Tem noites, como agora, em que acordo sobressaltado, como se tudo já tivesse dormido. Fico ensimesmado procurando a razão, de tal acontecer, pois, de facto gostaria de voltar a adormecer. No entanto, o sono não volta e a mente fica solta, na procura do que fazer. Se contar carneiros não me faz entorpecer e os olhos fechar, continuo o divagar, à volta de pensamentos estranhos, ou preocupares tamanhos, tornado-se um inferno, pior que noite fria de inverno. Tento ler para voltar a adormecer. Escolho um livro desinteressante(?), mas é difícil, ele tem tantas palavras e frases construidas que ao raciocínio dão asas, e me levam a voar, neste continuar sem saber, se estou a pensar ou a sonhar, não entendendo se de olhos fechados, ou abertos, e os sentidos despertos. Há quem lhe chame Insónia, mas eu tenho dúvidas, não conheço tal “pessoa”, que ao sono traga tanta cerimónia. Resolvo debitar palavras seguidas, sem fio condutor que revele saber, e acabo por resolver, que tenho de parar, não vá acertar no que estou a dizer, e fiquem a saber que tenho dificuldade em adormecer.

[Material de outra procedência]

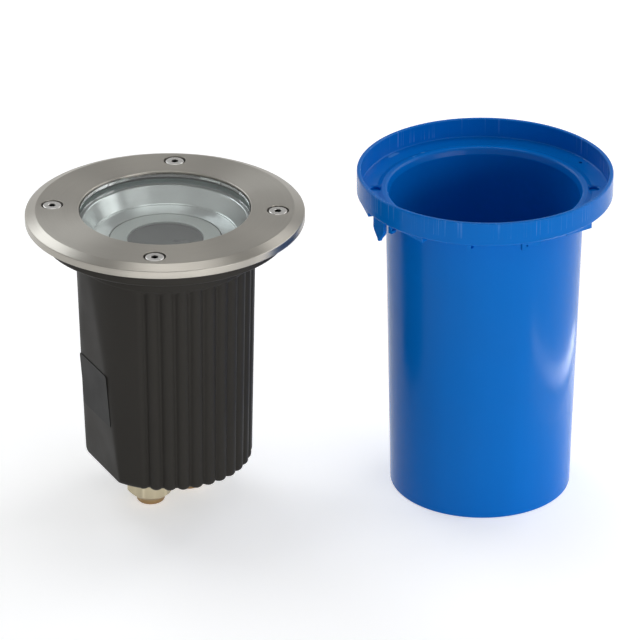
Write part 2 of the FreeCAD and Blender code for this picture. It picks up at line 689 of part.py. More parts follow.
def pin_slot():
    """Curved slot that a lamp pin drops into and turns along."""
    reach = PIN_SPACING / 2
    half = PIN_D / 2 + RUN_GAP
    low = PIN_END - HOLDER_PIN_ROOM
    high = HOLDER_TOP + OVERCUT
    ends = [spun(disc(half, low, high, reach), 90 + angle) for angle in (0, LAMP_TWIST)]
    sweep = turned([(reach - half, low), (reach + half, low), (reach + half, high), (reach - half, high)],
                   LAMP_TWIST)
    return ends[0].fuse([ends[1], spun(sweep, 90)])


def holder_screw_places():
    """Places of the holder's two screws across the bracket."""
    out = HOLDER_LONG / 2 - HOLDER_SCREW_INSET
    return (-out, out)


def lampholder():
    """Ceramic twist-lock holder: a block on the bracket with a round slotted head."""
    holder = block((HOLDER_WIDE, HOLDER_LONG, HOLDER_BASE_HIGH), BRACKET_TOP)
    holder = holder.fuse(disc(HOLDER_HEAD_D / 2, HOLDER_BASE_TOP, HOLDER_TOP))
    slot = pin_slot()
    tools = [slot, spun(slot, 180)]
    tools += [disc(HOLDER_SCREW_D / 2 + FIT_GAP, BRACKET_TOP - OVERCUT, HOLDER_BASE_TOP + OVERCUT, 0, y)
              for y in holder_screw_places()]
    side = -HOLDER_WIDE / 2
    tools += [lying(LEAD_D / 2 + FIT_GAP, side - OVERCUT, side + LEAD_IN_BARREL, y, LEAD_TOP)
              for y in (-POLE_PITCH, POLE_PITCH)]
    return holder.cut(tools)


def small_screw(seat, length):
    """Pan-head screw with its head up, on the axis."""
    top = seat + SMALL_HEAD_HIGH
    return turned([
        (0, seat - length), (HOLDER_SCREW_D / 2, seat - length), (HOLDER_SCREW_D / 2, seat),
        (SMALL_HEAD_D / 2, seat), (SMALL_HEAD_D / 2, top, SMALL_HEAD_ROUND), (0, top)])


def holder_screws():
    """Two screws that hold the lampholder on the bracket."""
    screw = small_screw(HOLDER_BASE_TOP, HOLDER_SCREW_LONG)
    return Part.Compound([moved(screw, 0, y) for y in holder_screw_places()])


def holder_bracket():
    """Bent steel bridge standing on the floor bosses."""
    half = BRACKET_SPAN / 2
    foot_z = BOSS_TOP
    sheet = BRACKET_SHEET
    toe = half - BRACKET_FOOT
    bend = BRACKET_BEND
    inner = bend - sheet
    strap = [
        (-toe, foot_z), (-half, foot_z, bend), (-half, BRACKET_TOP, bend), (half, BRACKET_TOP, bend),
        (half, foot_z, bend), (toe, foot_z), (toe, foot_z + sheet), (half - sheet, foot_z + sheet, inner),
        (half - sheet, BLOCK_TOP, inner), (-half + sheet, BLOCK_TOP, inner),
        (-half + sheet, foot_z + sheet, inner), (-toe, foot_z + sheet)]
    bridge = Part.Face(outline(strap)).extrude(V(0, BRACKET_WIDE, 0))
    bridge = spun(moved(bridge, 0, -BRACKET_WIDE / 2), 90)
    hole = HOLDER_SCREW_D / 2 + FIT_GAP
    low = BLOCK_TOP - OVERCUT
    high = BRACKET_TOP + OVERCUT
    holes = [disc(hole, low, high, 0, y) for y in holder_screw_places()]
    holes += [disc(hole, foot_z - OVERCUT, foot_z + 2 * sheet, 0, y) for y in foot_screw_places()]
    holes.append(disc(CLAMP_SCREW_D / 2 + FIT_GAP, low, high, 0, POLE_PITCH / 2))
    return bridge.cut(holes)


def bracket_screws():
    """Two screws that hold the bracket's feet on the floor bosses."""
    screw = small_screw(BOSS_TOP + BRACKET_SHEET, FOOT_SCREW_LONG)
    return Part.Compound([moved(screw, 0, y) for y in foot_screw_places()])


def pole_places():
    """Places of the terminal block's poles."""
    return [(i - (POLE_COUNT - 1) / 2) * POLE_PITCH for i in range(POLE_COUNT)]


def terminal_block():
    """Three-pole terminal block hanging under the bracket."""
    body = block((BLOCK_WIDE, BLOCK_LONG, BLOCK_HIGH), BLOCK_UNDER)
    half = BLOCK_WIDE / 2
    screw_hole = CLAMP_SCREW_D / 2 + FIT_GAP
    low = BLOCK_UNDER - OVERCUT
    tools = []
    for y in pole_places():
        tools.append(lying(BARREL_D / 2, -half + BARREL_MOUTH, half - BARREL_MOUTH, y, BARREL_Z))
        tools.append(lying(LEAD_D / 2 + FIT_GAP, -half - OVERCUT, half + OVERCUT, y, BARREL_Z))
        for side in (-1, 1):
            tools.append(disc(screw_hole, low, BARREL_Z, side * CLAMP_SCREW_SPACING / 2, y))
    tools.append(disc(screw_hole, low, BLOCK_TOP + OVERCUT, 0, POLE_PITCH / 2))
    return body.cut(tools)


def terminal_barrels():
    """Brass barrels inside the block, one for each pole."""
    half = BLOCK_WIDE / 2 - BARREL_MOUTH
    barrels = []
    for y in pole_places():
        barrel = lying(BARREL_D / 2 - FIT_GAP / 2, -half + FIT_GAP, half - FIT_GAP, y, BARREL_Z)
        barrel = barrel.cut(lying(LEAD_D / 2 + FIT_GAP, -half, half, y, BARREL_Z))
        holes = [disc(CLAMP_SCREW_D / 2 + FIT_GAP, BLOCK_UNDER, BARREL_Z, side * CLAMP_SCREW_SPACING / 2, y)
                 for side in (-1, 1)]
        barrels.append(barrel.cut(holes))
    return Part.Compound(barrels)


def terminal_screws():
    """Clamping screws of the terminal block, two for each pole."""
    low = BARREL_Z - LEAD_D / 2 - FIT_GAP / 2 - CLAMP_SCREW_LONG
    screws = []
    for y in pole_places():
        for side in (-1, 1):
            x = side * CLAMP_SCREW_SPACING / 2
            screws.append(disc(CLAMP_SCREW_D / 2, low, low + CLAMP_SCREW_LONG, x, y))
    return Part.Compound(screws)


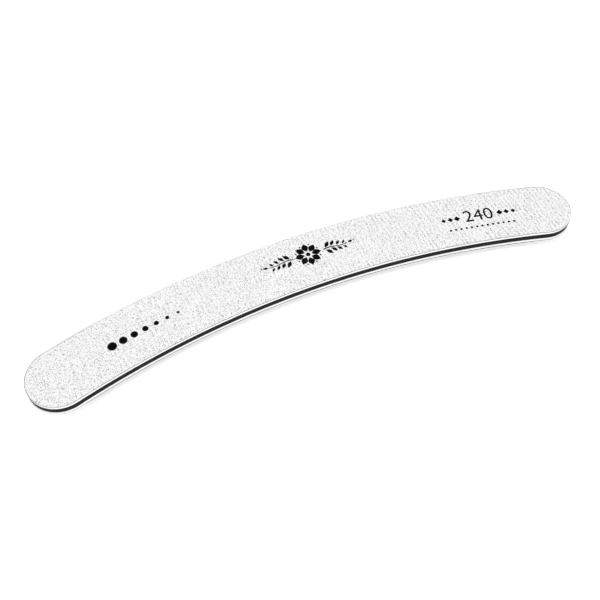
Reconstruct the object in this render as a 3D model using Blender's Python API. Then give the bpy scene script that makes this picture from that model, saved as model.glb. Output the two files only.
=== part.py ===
"""Curved nail file: a black plastic core board with foam pads and abrasive paper bonded to both faces.

Every layer is cut to one outline, a strip of constant width bent to an arc and closed by round ends.
The file lies flat, coarse face down: X runs along its length, +Y points to the outer edge, Z is up.
The origin is on the surface it rests on, at the middle of its bounding box.
"""

import math

import bmesh
import bpy
from mathutils import Matrix, Vector

MM = 0.001

# Outline that all the layers share
LENGTH = 178.0 * MM
WIDTH = 19.5 * MM
ARC_RADIUS = 290.5 * MM

# Thickness of each layer, from the middle of the file outwards
CORE_THICKNESS = 1.92 * MM
CORE_ADHESIVE_THICKNESS = 0.07 * MM
FOAM_THICKNESS = 0.42 * MM
SHEET_ADHESIVE_THICKNESS = 0.07 * MM
PAPER_THICKNESS = 0.33 * MM
FINE_COAT_THICKNESS = 0.14 * MM
COARSE_COAT_THICKNESS = 0.20 * MM

# Clearance left between two layers that are bonded face to face
BOND_GAP = 0.01 * MM

# How far a layer's edge lies inside the outline: foam springs back after the cut, adhesive stays short
FOAM_SETBACK = 0.06 * MM
ADHESIVE_SETBACK = 0.10 * MM

# Edges broken by the die and by buffing
CORE_EDGE_CHAMFER = 0.12 * MM
COAT_EDGE_CHAMFER = 0.05 * MM

# Facets along the arc and round each end
ARC_STEPS = 36
END_STEPS = 20

# Vertices nearer than this are one vertex, and faces that meet at more than this angle have a sharp edge
WELD_DISTANCE = 0.005 * MM
SHARP_ANGLE = math.radians(30)

# Outline worked out from its three sizes
HALF_ANGLE = math.asin((LENGTH - WIDTH) / 2 / ARC_RADIUS)
OUTLINE_DEPTH = ARC_RADIUS * (1 - math.cos(HALF_ANGLE)) + WIDTH
ARC_CENTRE = Vector((0, OUTLINE_DEPTH / 2 - WIDTH / 2 - ARC_RADIUS, 0))


def material(name, colour, roughness, metallic=0.0):
    """A Principled material of one linear colour."""
    made = bpy.data.materials.new(name)
    made.use_nodes = True
    shader = made.node_tree.nodes["Principled BSDF"]
    shader.inputs["Base Color"].default_value = (*colour, 1)
    shader.inputs["Roughness"].default_value = roughness
    shader.inputs["Metallic"].default_value = metallic
    made.diffuse_color = (*colour, 1)
    return made


def half_section(thickness, setback, top_chamfer, bottom_chamfer):
    """Radius and height of a layer's cross-section, from its middle at the top, round the rim, to its middle below."""
    rim = WIDTH / 2 - setback
    points = [(0, thickness)]
    if top_chamfer:
        points += [(rim - top_chamfer, thickness), (rim, thickness - top_chamfer)]
    else:
        points += [(rim, thickness)]
    if bottom_chamfer:
        points += [(rim, bottom_chamfer), (rim - bottom_chamfer, 0)]
    else:
        points += [(rim, 0)]
    return [*points, (0, 0)]


def chain(mesh, points, closed):
    """Vertices joined by edges, as the geometry that a spin takes."""
    verts = [mesh.verts.new(point) for point in points]
    ends = list(zip(verts, verts[1:]))
    if closed:
        ends.append((verts[-1], verts[0]))
    return verts + [mesh.edges.new(pair) for pair in ends]


def spin_strip(mesh, section):
    """The long part: the whole cross-section swept along the arc."""
    mirrored = [(-radius, height) for radius, height in reversed(section[1:-1])]
    start = Matrix.Translation(ARC_CENTRE) @ Matrix.Rotation(-HALF_ANGLE, 4, "Z")
    points = [start @ Vector((0, ARC_RADIUS + across, height)) for across, height in section + mirrored]
    geometry = chain(mesh, points, closed=True)
    bmesh.ops.spin(
        mesh, geom=geometry, cent=ARC_CENTRE, axis=(0, 0, 1), angle=2 * HALF_ANGLE, steps=ARC_STEPS
    )


def spin_end(mesh, section, side):
    """One round end: half the cross-section turned half round. side is 1 for +X and -1 for -X."""
    turn = Matrix.Translation(ARC_CENTRE) @ Matrix.Rotation(-side * HALF_ANGLE, 4, "Z")
    centre = turn @ Vector((0, ARC_RADIUS, 0))
    points = [turn @ Vector((0, ARC_RADIUS + radius, height)) for radius, height in section]
    geometry = chain(mesh, points, closed=False)
    bmesh.ops.spin(mesh, geom=geometry, cent=centre, axis=(0, 0, 1), angle=-side * math.pi, steps=END_STEPS)


def add_layer(name, base, thickness, finish, parent, setback=0.0, top_chamfer=0.0, bottom_chamfer=0.0):
    """One sheet of the laminate, with its lower face at height base."""
    section = half_section(thickness, setback, top_chamfer, bottom_chamfer)
    shape = bmesh.new()
    spin_strip(shape, section)
    for side in (-1, 1):
        spin_end(shape, section, side)
    bmesh.ops.remove_doubles(shape, verts=shape.verts, dist=WELD_DISTANCE)
    bmesh.ops.dissolve_degenerate(shape, edges=shape.edges, dist=WELD_DISTANCE)
    bmesh.ops.recalc_face_normals(shape, faces=shape.faces)
    data = bpy.data.meshes.new(name)
    shape.to_mesh(data)
    shape.free()
    data.shade_smooth()
    data.set_sharp_from_angle(angle=SHARP_ANGLE)
    layer = bpy.data.objects.new(name, data)
    layer.location.z = base
    layer.parent = parent
    data.materials.append(finish)
    bpy.context.scene.collection.objects.link(layer)
    return layer


def build():
    for old in list(bpy.data.objects):
        bpy.data.objects.remove(old)

    core_plastic = material("core_plastic", (0.022, 0.022, 0.023), 0.45)
    clear_adhesive = material("adhesive", (0.75, 0.74, 0.70), 0.35)
    white_foam = material("white_foam", (0.86, 0.86, 0.85), 0.9)
    backing_paper = material("backing_paper", (0.85, 0.85, 0.83), 0.8)
    fine_grit = material("fine_grit", (0.83, 0.83, 0.83), 0.85)
    coarse_grit = material("coarse_grit", (0.78, 0.78, 0.78), 0.9)

    nail_file = bpy.data.objects.new("nail_file", None)
    bpy.context.scene.collection.objects.link(nail_file)

    # Each side's layers in the order in which they leave the core
    side_layers = [
        ("core_adhesive", CORE_ADHESIVE_THICKNESS, clear_adhesive, {"setback": ADHESIVE_SETBACK}),
        ("foam_pad", FOAM_THICKNESS, white_foam, {"setback": FOAM_SETBACK}),
        ("sheet_adhesive", SHEET_ADHESIVE_THICKNESS, clear_adhesive, {"setback": ADHESIVE_SETBACK}),
        ("backing_paper", PAPER_THICKNESS, backing_paper, {}),
    ]
    lower = [
        *side_layers,
        ("grit_coat", COARSE_COAT_THICKNESS, coarse_grit, {"bottom_chamfer": COAT_EDGE_CHAMFER}),
    ]
    upper = [
        *side_layers,
        ("grit_coat", FINE_COAT_THICKNESS, fine_grit, {"top_chamfer": COAT_EDGE_CHAMFER}),
    ]
    core_chamfers = {"top_chamfer": CORE_EDGE_CHAMFER, "bottom_chamfer": CORE_EDGE_CHAMFER}
    stack = [
        *((f"lower_{name}", thickness, finish, edge) for name, thickness, finish, edge in reversed(lower)),
        ("core_board", CORE_THICKNESS, core_plastic, core_chamfers),
        *((f"upper_{name}", thickness, finish, edge) for name, thickness, finish, edge in upper),
    ]

    base = 0.0
    for name, thickness, finish, edge in stack:
        add_layer(name, base, thickness, finish, nail_file, **edge)
        base += thickness + BOND_GAP


build()
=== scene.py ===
"""Looks of a curved nail file: speckled abrasive paper over white foam, on both faces of a black board.

Every sheet of the laminate has the same outline, a strip of constant width bent to an arc and closed by
half-round ends. A layer is its cross-section spun along the arc and half of it spun round each end.
"""

import math

import bmesh
import bpy
from mathutils import Matrix, Vector, noise
from mathutils.bvhtree import BVHTree


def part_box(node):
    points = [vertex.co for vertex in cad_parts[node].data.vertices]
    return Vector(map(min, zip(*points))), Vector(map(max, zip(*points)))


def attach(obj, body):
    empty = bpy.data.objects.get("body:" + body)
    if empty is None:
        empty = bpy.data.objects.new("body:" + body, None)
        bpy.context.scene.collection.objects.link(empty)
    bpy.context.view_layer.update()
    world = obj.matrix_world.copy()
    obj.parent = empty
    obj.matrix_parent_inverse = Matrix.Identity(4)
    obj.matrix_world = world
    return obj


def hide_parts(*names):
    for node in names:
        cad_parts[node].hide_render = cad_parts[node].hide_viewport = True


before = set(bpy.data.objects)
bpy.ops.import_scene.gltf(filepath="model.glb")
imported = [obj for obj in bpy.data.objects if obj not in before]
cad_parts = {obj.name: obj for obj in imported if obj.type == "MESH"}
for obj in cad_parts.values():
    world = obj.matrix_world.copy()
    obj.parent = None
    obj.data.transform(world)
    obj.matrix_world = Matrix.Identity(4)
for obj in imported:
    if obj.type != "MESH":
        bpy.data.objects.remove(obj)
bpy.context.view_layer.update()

MM = 0.001
TOP = Vector((0, 0, 1))

# Outline that all the layers share: its width, and the arc that fits the core's box
WIDTH = 19.5 * MM
CORE_LOW, CORE_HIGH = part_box("core_board")
HALF_CHORD = (CORE_HIGH.x - CORE_LOW.x - WIDTH) / 2
SAGITTA = CORE_HIGH.y - CORE_LOW.y - WIDTH
ARC_RADIUS = (HALF_CHORD ** 2 + SAGITTA ** 2) / (2 * SAGITTA)
HALF_ANGLE = math.asin(HALF_CHORD / ARC_RADIUS)
ARC_CENTRE = Vector((0, CORE_HIGH.y - WIDTH / 2 - ARC_RADIUS, 0))

# Camera, fitted to the photograph's view of the outline
CAMERA_AZIMUTH = math.radians(-23.17)
CAMERA_ELEVATION = math.radians(55.0)
CAMERA_DISTANCE = 254.2 * MM
CAMERA_TARGET = Vector((-5.49, -5.28, 0.0)) * MM
CAMERA_LENS = 50.0
CAMERA_SENSOR = 36.0
CAMERA_NEAREST = 10.0 * MM

# Half the width of the square floor
FLOOR_REACH = 2000.0 * MM

# The floor's shadow is whole up to this distance from the middle of the file, and nearly gone at the second
SHADOW_FULL = 71.0 * MM
SHADOW_GONE = 90.0 * MM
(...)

A noite já vai alta e fico em silêncio, aproveitando o vazio que se instala, olhando os livros nas estantes da sala, pensando, pensando, tentando tomar consciência da proveniência deste acontecer, sem chegar a conclusão alguma. Possivelmente, como tem sido costume nos últimos tempos, acordarei sentado no sofá, com dores em todo o corpo, de mau humor e desde logo a tentar resolver, os muitos problemas que já fazem parte da rotina, de quem procura sobreviver no marasmo social e politiqueiro deste país governado, pelos desgovernados eleitos. Ah, será isto que provoca a tal insónia?